The novelty of the exhibition is the starting point. River Claure appropriates one of the fundamental texts of the Western canon -The Little Prince by Antoine de Saint-Exuperyand recodes it. From that movement, the Bolivian artist produces new codes and icons that respond to the Chi’xi concept, coined by sociologist Silvia Rivera Cusicanqui, which in the Aymara language means “gray”. Claure places us between the hegemonic conception and the indigenist conception: he vindicates the roots of the Aimara civilization but also points out, through carefully placed aesthetic gestures, the presence of Bolivia within a global economy. That is to say, it does not present us with an isolated land, a terra ignota, but unveils the complex and rich cultural fabric of the region. Nor does it pretend to displace any previous system of representation, but rather to complete it through visual codes that update the country’s identity. Because, borrowing a concept applied to literary criticism, every text, let us say every symbol, “is the testimony of a failure: that of trying to fix something that is nothing more than pure circulation” . What Claure’s work does is to highlight this transit.

 

The reconstructive character of the work is sustained by the site-specific installation. Using battle bread, an everyday element that constitutes Bolivian culture, Claure develops a sculptural installation that sets the entire exhibition in motion. Bread, as a representation of culture, becomes a construction material to achieve re-symbolization. The sculpture, in turn, plays with the architectural aesthetics of the Alto Boliviano, where buildings are not plastered, because the plaster carries taxes; therefore, this kind of giant edible temporarily places us in the Bolivia of the last decades, pushing the sense of all the iconography of Warawar Wawa towards that decolonizing procedure.

 

Finally, it is worth mentioning the importance of the name Warawar Wawa (Son of the stars). In the Aymara language, as in any other language, there are no words that are equivalent to others in a foreign language. This is the case of “little prince”. The photographs and the installation are part of a larger project consisting of the translation of The Little Prince into Aymara. But to speak of translation is, exactly, not to understand Claure’s work: his work is an adaptation, an expression that assumes a model and makes it his own, updates it. This is how The Little Prince is transformed -it is neither translated nor substituted- in Warawar Wawa, placing it in a context of Aymara codification, but, above all, Bolivian.
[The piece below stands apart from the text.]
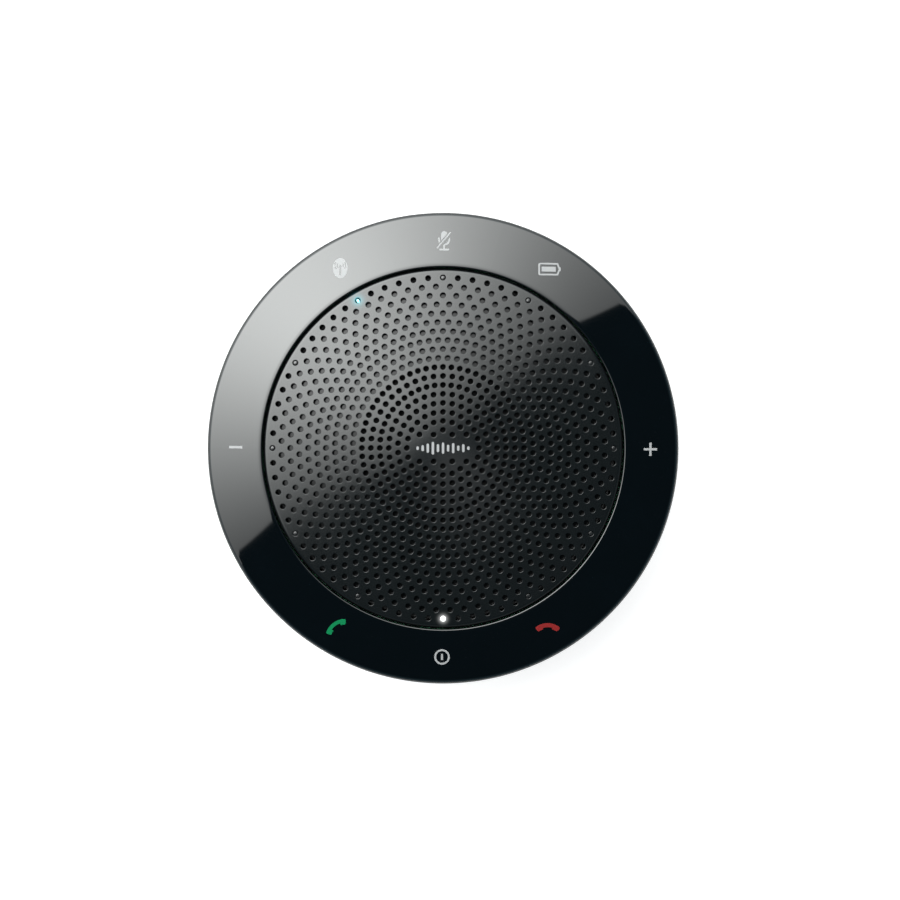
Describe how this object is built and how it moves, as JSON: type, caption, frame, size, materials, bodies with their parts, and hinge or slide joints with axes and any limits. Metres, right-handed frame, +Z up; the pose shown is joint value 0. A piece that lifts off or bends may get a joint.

River Claure is a photographer, designer and visual artist He studied Performing Arts, Visual Communication, and Contemporary Photography. Winner of the Eduardo Abaroa National Award (BO) and the XVIII Roberto Villagraz International Photography Grant (ESP). Selected for the New York Times 2020 portfolio review (USA); The Creation Laboratory “20 Fotografos” (BO); FIFV International Photography Festival (CL). He was nominated for the World Press Photo Joop Swart Master Class and was recently chosen as one of British Journal Photography’s “Ones to Watch” photographers. He is part of the team of Photographers at Every Day Bolivia and Proyecto 24 Horas. His work has been exhibited in Colombia, Chile, Spain, USA and Bolivia. The publisher RAYA (COL) has just published his first photobook, “Warawar Wawa”.